** BEGIN **

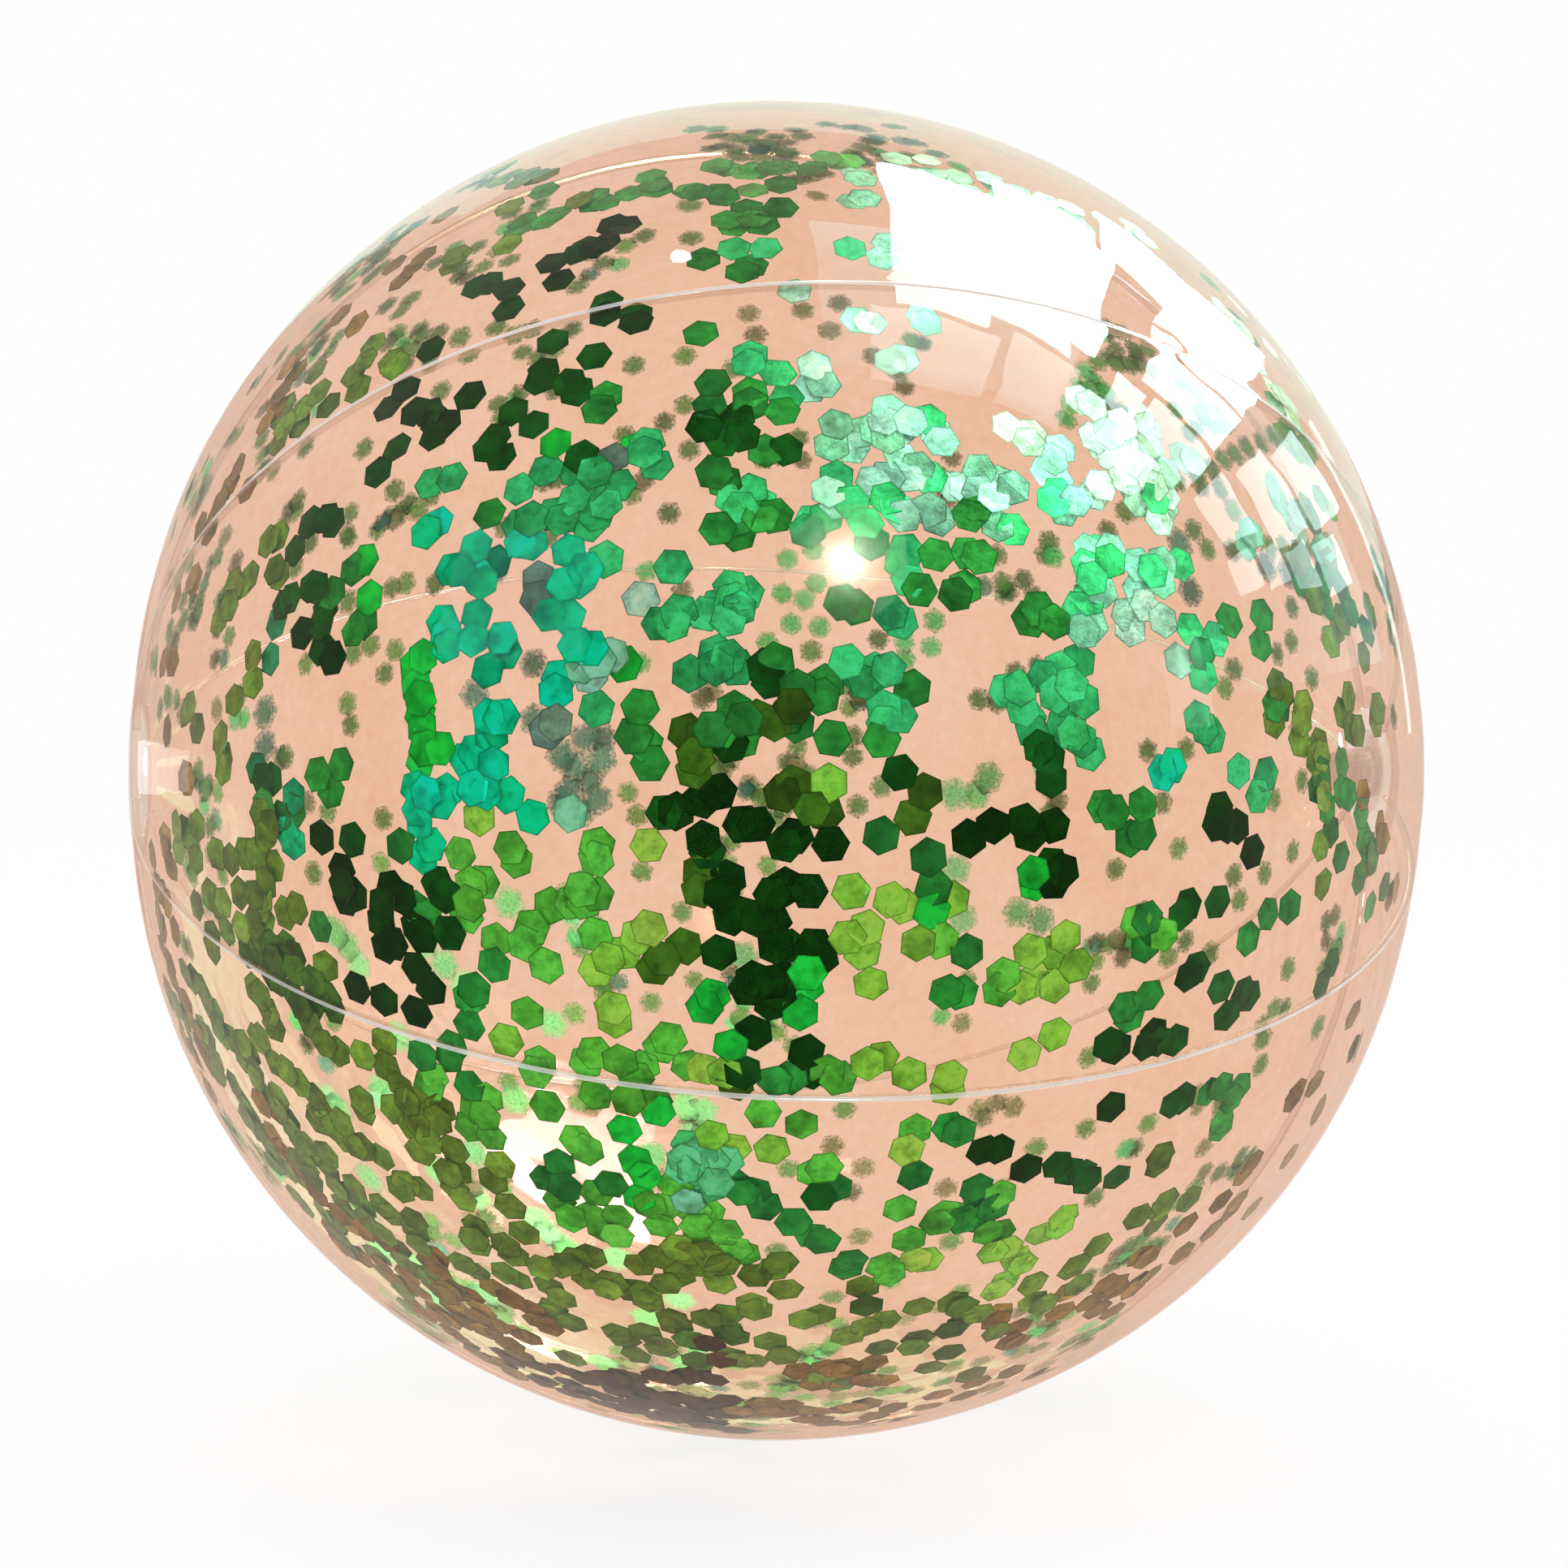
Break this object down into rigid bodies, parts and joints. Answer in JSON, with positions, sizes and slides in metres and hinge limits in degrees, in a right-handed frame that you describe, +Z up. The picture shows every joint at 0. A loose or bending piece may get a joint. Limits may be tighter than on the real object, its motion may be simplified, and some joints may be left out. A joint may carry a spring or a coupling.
{
  "type": "inflatable beach ball",
  "caption": "Clear inflatable beach ball of welded gores and end discs, with loose metallic green flakes inside and a push-in valve.",
  "frame": {"origin": "the inflated ball's centre", "axes": "+X along the pole axis, out of the disc with the valve; +Z up; -Y towards the front"},
  "size_m": [0.3853, 0.3998, 0.3986],
  "materials": {
    "clear_film": "clear glossy vinyl with a light peach tint",
    "valve_plastic": "clear soft vinyl, thicker than the film",
    "flake_film": "metallic green foil"
  },
  "bodies": {
    "ball": {"panel_1": "clear_film", "panel_2": "clear_film", "panel_3": "clear_film", "panel_4": "clear_film", "panel_5": "clear_film", "panel_6": "clear_film", "end_disc_plain": "clear_film", "end_disc_valve": "clear_film", "valve_collar": "valve_plastic", "valve_web": "valve_plastic", "glitter_1": "flake_film", "glitter_2": "flake_film", "glitter_3": "flake_film", "glitter_4": "flake_film", "glitter_5": "flake_film", "glitter_6": "flake_film", "glitter_loose": "flake_film"},
    "stem": {"valve_stem": "valve_plastic"},
    "stopper": {"stopper": "valve_plastic"},
    "flap": {"check_flap": "valve_plastic"}
  },
  "joints": [
    {"name": "valve_slide", "type": "slide", "parent": "ball", "child": "stem", "axis": [1, 0, 0], "range_m": [0, 0.0104], "deforming": ["valve_web"]},
    {"name": "stopper_hinge", "type": "hinge", "parent": "stem", "child": "stopper", "pos_m": [0.19284, 0, 0.0105], "axis": [0, -1, 0], "range_deg": [0, 150]},
    {"name": "flap_hinge", "type": "hinge", "parent": "stem", "child": "flap", "pos_m": [0.17849, 0, 0.0052], "axis": [0, 1, 0], "range_deg": [0, 40]}
  ]
}
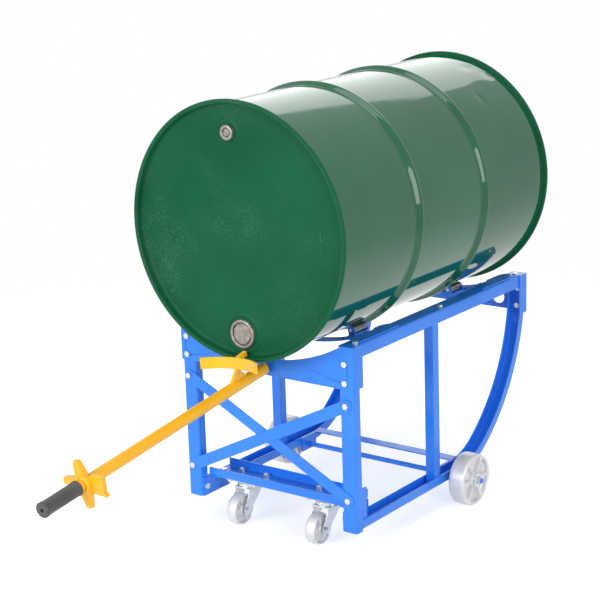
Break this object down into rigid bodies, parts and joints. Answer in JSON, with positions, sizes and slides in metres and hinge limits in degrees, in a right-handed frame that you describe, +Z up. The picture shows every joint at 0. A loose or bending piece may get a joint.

** END **

Reproduce the material precisely, including every line.

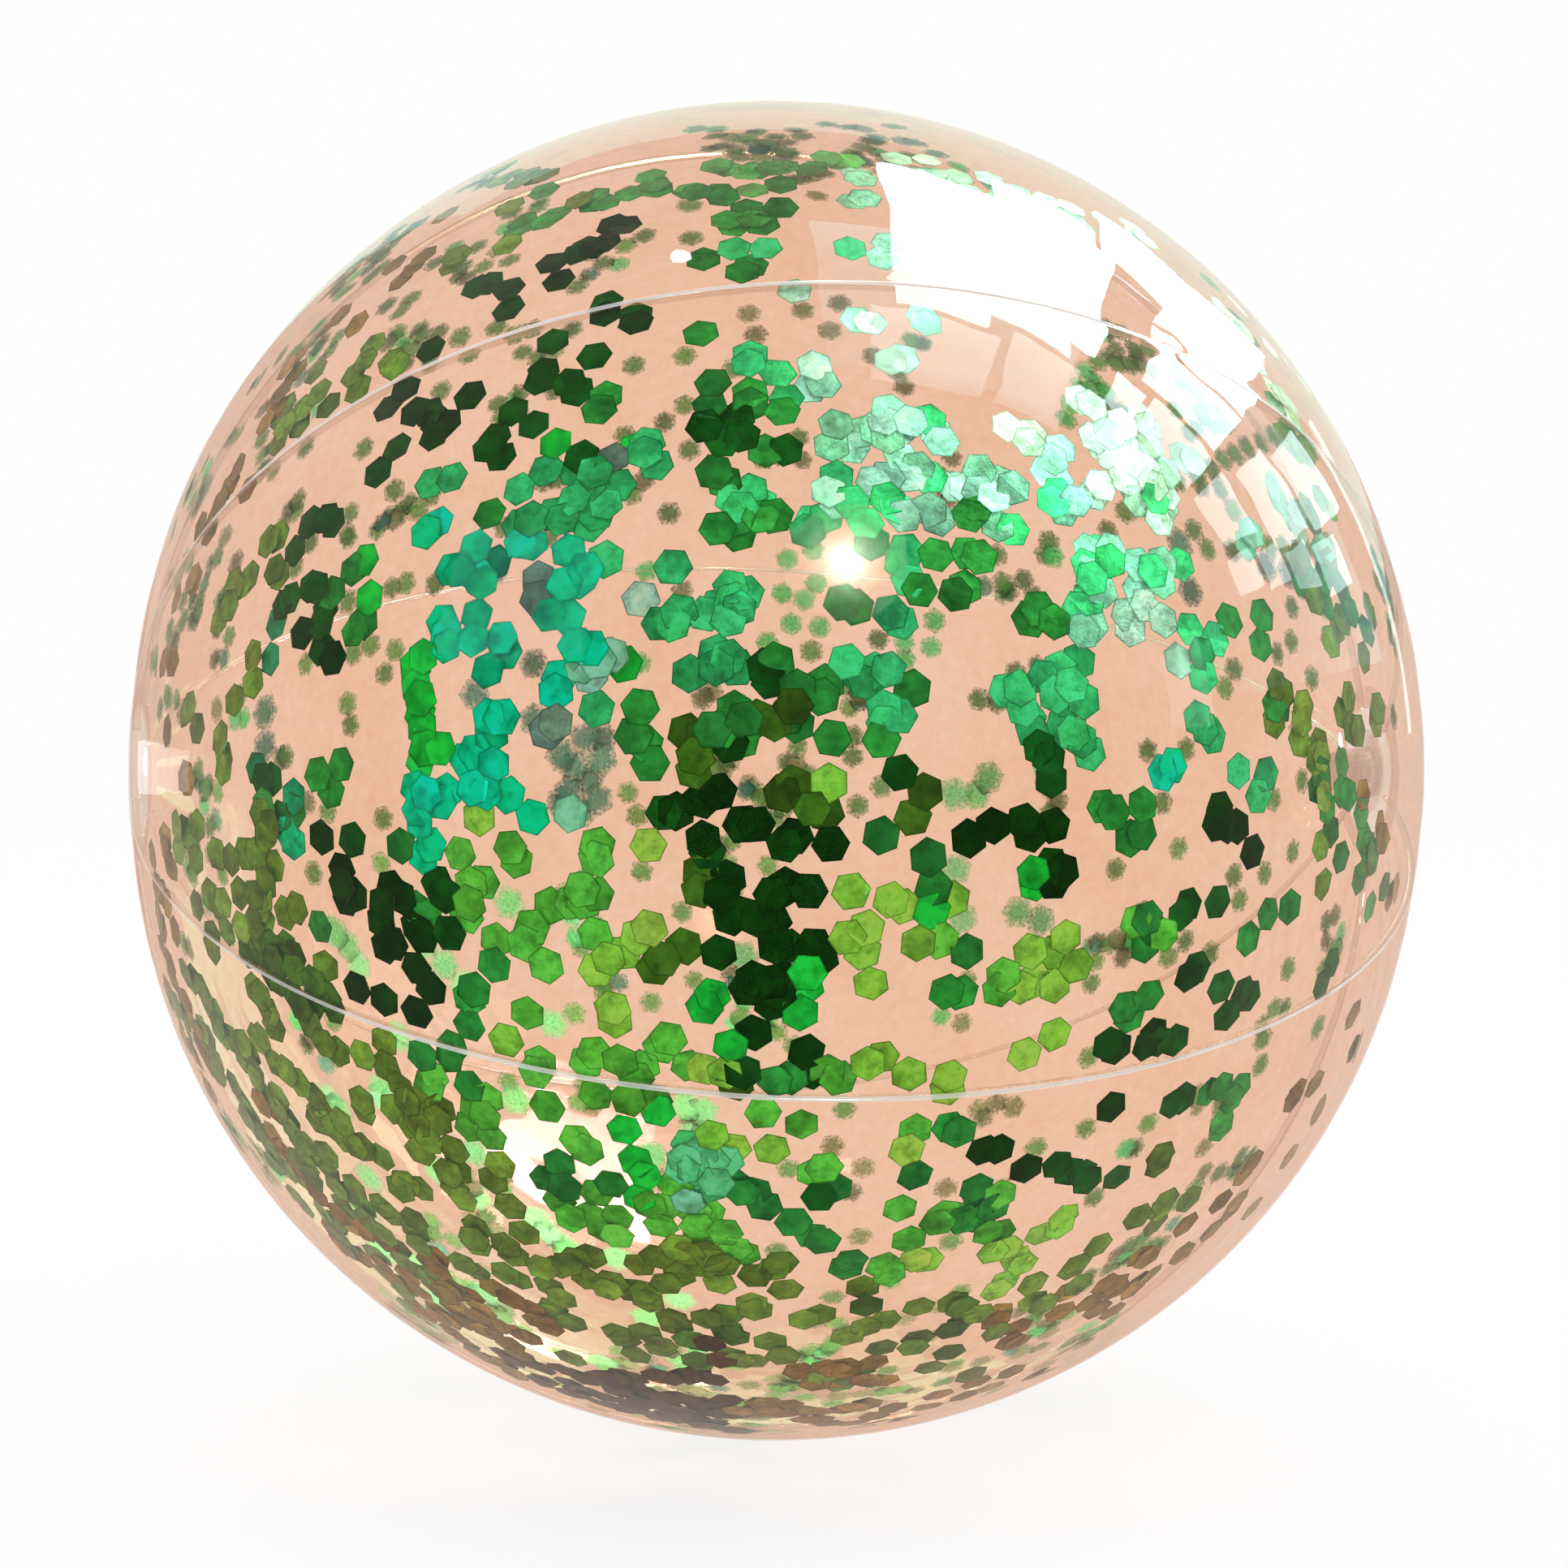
Break this object down into rigid bodies, parts and joints. Answer in JSON, with positions, sizes and slides in metres and hinge limits in degrees, in a right-handed frame that you describe, +Z up. The picture shows every joint at 0. A loose or bending piece may get a joint. Limits may be tighter than on the real object, its motion may be simplified, and some joints may be left out. A joint may carry a spring or a coupling.
{
  "type": "inflatable beach ball",
  "caption": "Clear inflatable beach ball of welded gores and end discs, with loose metallic green flakes inside and a push-in valve.",
  "frame": {"origin": "the inflated ball's centre", "axes": "+X along the pole axis, out of the disc with the valve; +Z up; -Y towards the front"},
  "size_m": [0.3853, 0.3998, 0.3986],
  "materials": {
    "clear_film": "clear glossy vinyl with a light peach tint",
    "valve_plastic": "clear soft vinyl, thicker than the film",
    "flake_film": "metallic green foil"
  },
  "bodies": {
    "ball": {"panel_1": "clear_film", "panel_2": "clear_film", "panel_3": "clear_film", "panel_4": "clear_film", "panel_5": "clear_film", "panel_6": "clear_film", "end_disc_plain": "clear_film", "end_disc_valve": "clear_film", "valve_collar": "valve_plastic", "valve_web": "valve_plastic", "glitter_1": "flake_film", "glitter_2": "flake_film", "glitter_3": "flake_film", "glitter_4": "flake_film", "glitter_5": "flake_film", "glitter_6": "flake_film", "glitter_loose": "flake_film"},
    "stem": {"valve_stem": "valve_plastic"},
    "stopper": {"stopper": "valve_plastic"},
    "flap": {"check_flap": "valve_plastic"}
  },
  "joints": [
    {"name": "valve_slide", "type": "slide", "parent": "ball", "child": "stem", "axis": [1, 0, 0], "range_m": [0, 0.0104], "deforming": ["valve_web"]},
    {"name": "stopper_hinge", "type": "hinge", "parent": "stem", "child": "stopper", "pos_m": [0.19284, 0, 0.0105], "axis": [0, -1, 0], "range_deg": [0, 150]},
    {"name": "flap_hinge", "type": "hinge", "parent": "stem", "child": "flap", "pos_m": [0.17849, 0, 0.0052], "axis": [0, 1, 0], "range_deg": [0, 40]}
  ]
}
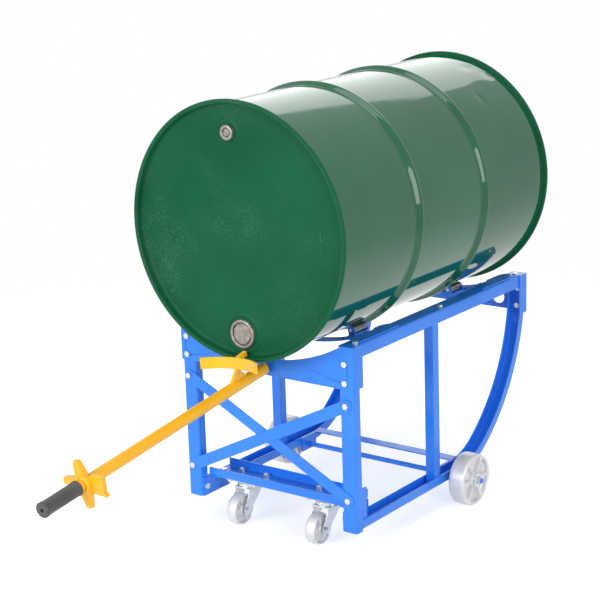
Break this object down into rigid bodies, parts and joints. Answer in JSON, with positions, sizes and slides in metres and hinge limits in degrees, in a right-handed frame that you describe, +Z up. The picture shows every joint at 0. A loose or bending piece may get a joint.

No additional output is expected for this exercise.